After all, Netflix got viewers to do the one thing that Foxtel always had trouble doing in Australia: it convinced us to start paying for television.

TV is very different now

According to Acma, the number of adults watching free-to-air free-to-air TV has declined from 71% in 2017 to 46% last year. Meanwhile, video streaming subscription streaming service use by adults has increased from 29% in 2017 to 69% in 2024.

With more than 6.2 million Netflix subscribers in Australia alone (including paid and unpaid users), it is evident that streaming services are having an impact on traditional TV viewership.

Back in 2015, when Netflix first launched, local media executives like Shaun James from short-lived streaming service Presto (a joint venture owned by Foxtel and Seven) and then-Stan chief Mike Sneesby would tell media that they didn’t see their streaming video products as cannibalising broadcast TV, but rather as an additive – claiming most viewers weren’t streaming until after 9pm.

Media reporters were sceptical then and you certainly don’t hear current executives try to make similar claims now.

A willingness to pay

It is a fallacy to suggest that in the past we weren’t paying for content. Without a second thought we were buying newspapers and magazines, renting out DVDs and VHS tapes, buying CDs and records and all sorts of other physical media. But outside of buying the occasional TV show DVD boxset or the third of Australians who were paying for Foxtel at its peak, Australians weren’t comfortable with paying for TV.

Since the launch of Netflix, that has changed. In addition to the ever-escalating price of a monthly Netflix subscription, Australians are now paying money each month for multiple streaming services. In its annual subscription entertainment study, analytics firm Telsyte reported an increase of year-on-year subscribers for all but one of the major streaming services in Australia.

This has flow-on effects. It limits access to quality content for viewers who either cannot afford to pay for streaming services or have trouble with the technology. This disproportionately impacts older Australians.

But then there is also the issue of sport. In Australia major sporting rights are protected by anti-siphoning legislation. Major sporting events and games are first offered to free-to-air broadcasters, but increasingly we are seeing shared deals between networks and pay companies which put sport behind paywalls. The legislation also isn’t keeping up with shifting interests, with women’s sport like the AFLW not protected by the anti-siphoning legislation.

Pay services are seeing opportunities here. Foxtel launched sport streamer Kayo. Stan now has Stan Sports, which is available for an added fee. Paramount+ and Prime Video are both streaming sport regularly. And Disney+ will launch an ESPN section on its service on 26 March. Australia will be the first English-language market outside the US to add ESPN, with Disney openly saying it may be interested in pursuing sport rights.

Becoming HBO

Back in 2013, Netflix exec Ted Sarandos said in an interview with GQ that the goal for Netflix “is to become HBO faster than HBO can become us”. He was expressing the desire to make Netflix into a premium TV destination that could attract top talent working with budgets that offer creative freedoms. Since then, Sarandos has retracted that sentiment.
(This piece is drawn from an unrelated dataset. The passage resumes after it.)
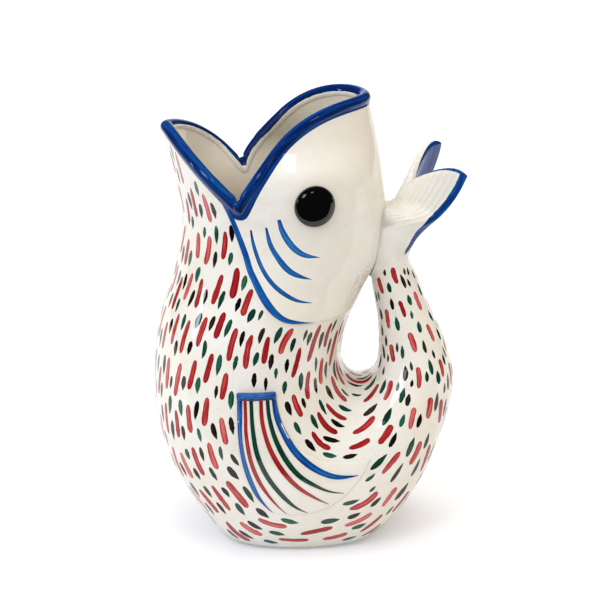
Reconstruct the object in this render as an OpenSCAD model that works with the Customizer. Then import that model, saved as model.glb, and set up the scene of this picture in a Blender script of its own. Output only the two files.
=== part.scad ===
// Gurgle jug: a fish bent into a U, its mouth the spout and its tail the hollow handle.
// Millimetres, +Z up. The origin is on the table under the middle of the foot.
// The fish looks along -X, its left side is -Y, and it is symmetric apart from the tail fin.

/* [Throat and head] */
// Height of the throat's waist above the table
neck_height = 176; // [165:1:187]
// Reach of the throat in front of the origin
neck_front = 60.5; // [56:0.5:68]
// Reach of the nape behind the origin
neck_back = 48.5; // [44:0.5:52]
// Width across the throat
neck_width = 93; // [84:1:102]
// Height of the lower lip's tip
lower_lip_height = 222; // [216:1:232]
// Reach of the lower lip's tip in front of the origin
lower_lip_reach = 70; // [66:0.5:76]
// Width of the lower jaw, where it flares
jaw_width = 112; // [100:1:120]
// Height of the upper lip's back end
upper_lip_height = 239; // [232:1:250]
// Reach of the upper lip's back end behind the origin
upper_lip_reach = 39.5; // [36:0.5:46]
// Width of the upper jaw, at the top
upper_jaw_width = 67; // [56:1:76]
// Height of the mouth's corners
corner_height = 189.5; // [186:0.5:194]
// Reach of the mouth's corners in front of the origin
corner_reach = 29.5; // [26:0.5:34]

/* [Belly] */
// Reach of the belly in front of the origin
belly_front = 77; // [71:0.5:81]
// Height at which the belly is fullest
belly_height = 80; // [70:1:90]
// Width across the belly
belly_width = 120; // [108:1:130]
// Length of the flat under the belly
base_length = 78; // [70:1:84]
// Thickness of the fired wall
wall = 4.5; // [3.5:0.1:5.5]

/* [Tail] */
// Reach of the tail behind the origin
tail_back = 86.5; // [80:0.5:91]
// Height at which the tail reaches farthest back
tail_height = 81; // [74:1:88]
// Width across the tail, where it leaves the belly
tail_root_width = 72; // [62:1:80]
// Width across the tail, at its top
tail_top_width = 29; // [25:0.5:33]
// Front to back size of the tail's narrowest part
tail_depth = 25; // [22:0.5:28]

/* [Finger hole] */
// Height of the hole's lowest point
hole_bottom = 83.5; // [79:0.5:88]
// Height of the hole's top, where the tail meets the nape
hole_top = 138; // [134:1:142]
// Reach of the hole's front edge behind the origin
hole_front = 25; // [21:0.5:29]
// Widest opening of the hole
hole_width = 20.5; // [16:0.5:23]

/* [Lip bead] */
// Diameter of the rolled bead on the rim
bead_d = 6.8; // [5.6:0.1:8]

/* [Gill covers] */
// How far the gill covers' edges stand proud of the throat
gill_relief = 1.2; // [0.6:0.1:2]

/* [Eyes] */
// Diameter of an eye
eye_d = 22; // [16:0.5:26]
// How far an eye stands proud
eye_proud = 5; // [3:0.1:7]
// Reach of the eyes behind the origin
eye_x = 10.5; // [6:0.5:16]
// Height of the eyes
eye_z = 193.5; // [186:1:198]

/* [Side fins] */
// Reach in front of the origin of a side fin's front top corner
fin_front = 30.5; // [26:0.5:36]
// Height of a side fin's top edge
fin_top = 95.5; // [88:0.5:100]
// Width of a side fin along its top edge
fin_width = 20; // [16:0.5:24]
// Length of a side fin's front edge
fin_length = 72; // [64:1:78]
// How far a side fin's swept end reaches behind its top edge
fin_sweep = 51; // [44:1:58]
// Thickness of a side fin at its top edge
fin_thick = 3.8; // [3:0.1:5]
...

In an interview with the New York Times last year, Sarandos expanded out this idea to include the likes of CBS and the BBC. His view now is that they want a broader range of quality TV that extends beyond what we consider to be prestige dramas and comedies, to also include reality shows, documentaries, sport, stand-up comedy and more.

There’s an interesting symmetry to the fact that just one week after Netflix marks 10 years in Australia, Warner Brothers Discovery is launching the new streaming service Max, which includes all of HBO’s programming. The focus of Max is on HBO’s prestige dramas and comedies but also includes reality shows, documentaries, stand-up comedy and more.

With Netflix having already become HBO and moved on to a wider audience, it’s interesting to now see Max struggling to catch up to become Netflix.

Looking ahead

What does the next 10 years look like? Netflix opened a doorway for every major US studio and entertainment company to launch their own streaming services and go direct to consumer. The impact of that in international territories like Australia is that local streaming services, reliant on that pipeline of US and other global content, have been squeezed.

If you are Stan, Binge, SBS on Demand or any other local player, it is now more expensive to buy the remaining content that isn’t already exclusive to one of the other streamers. This past year Foxtel (which controls Binge) lost content deals with the BBC and HBO. ESPN’s future at Foxtel remains a question mark for the moment. And it’s looking down the barrel of a rights deal set to expire with NBCUniversal, which Stan – also facing similar content access concerns – will no doubt make an aggressive play for.

As further contraction in the industry sets in, it is difficult to see a pathway forward for either Foxtel/Binge or Stan without a major strategy change. Foxtel will likely pivot in the direction of sport under new owner Dazn, a European sports broadcaster. But even sport doesn’t provide much cover with the internationally owned streamers all flirting with Australian sport rights deals that offer the promise of large-scale international distribution.

Beyond it all is Netflix, which has seen profitability in recent years and a customer base that still has growth, and is making successful forays into live entertainment focused around sport and variety entertainment.

A decade in, the impact of Netflix launching in Australia has been the dramatic decline in traditional TV viewership, Foxtel in retreat and hungry international competitors baying for sport rights. The industry that now exists outside of Netflix’s paywalled gates is as structurally safe as a house of cards.